Assembly member Mathylde Frontus said she is officially fed up by the conditions.
The mother and third-generation Gravesend native did not want to show her face on camera, but, while choking back tears, said that she's surprised she has survived in her apartment for nearly two decades.
NCYHA said it has not received any work orders submitted by the tenant since 2012, but until Feb. 4.
She said she tried reaching NYCHA for help dozens of times and now said she's losing hope.
To shine a light on NYCHA conditions city wide, Public Advocate Jumanee Williams continued his five-borough tour in Bed-Stuy on Thursday.
"New Yorkers deserve safe, comfortable, deeply affordable housing," Williams said.

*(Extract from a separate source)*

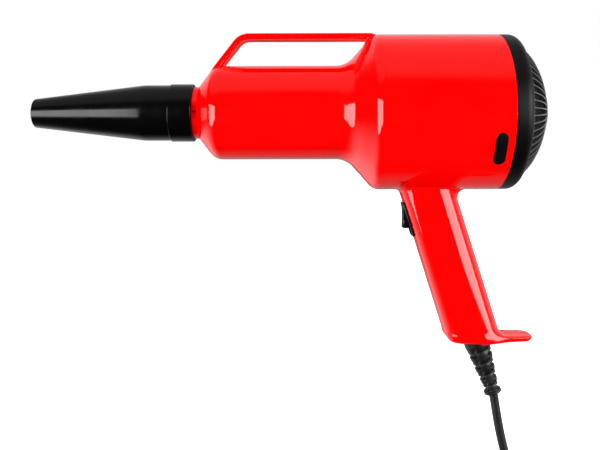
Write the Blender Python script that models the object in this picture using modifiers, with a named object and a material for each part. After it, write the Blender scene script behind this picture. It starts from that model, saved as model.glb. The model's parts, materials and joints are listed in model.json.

One Bed-Stuy mother told News 12 she now lives in a homeless shelter with her six young children because of what she considers is NYCHA's failure to repair her home. She said child services told her that her kids had to leave because they kept getting sick of the mold and mildew in their unit.
In a statement, a NYCHA spokesperson said, "...our dedicated staff works 24/7 to address issues caused by crumbling infrastructure due to decades of disinvestment. NYCHA has a $40 billion capital need and we work diligently with our elected partners to make them aware of the Authority's extensive capital needs. We hope that they join us in using their platforms to call for increased funding."
The spokesperson added that NYCHA plans to visit the Gravesend resident on Friday in order to begin repairs at the apartment and that it plans to temporarily relocate her in the meantime.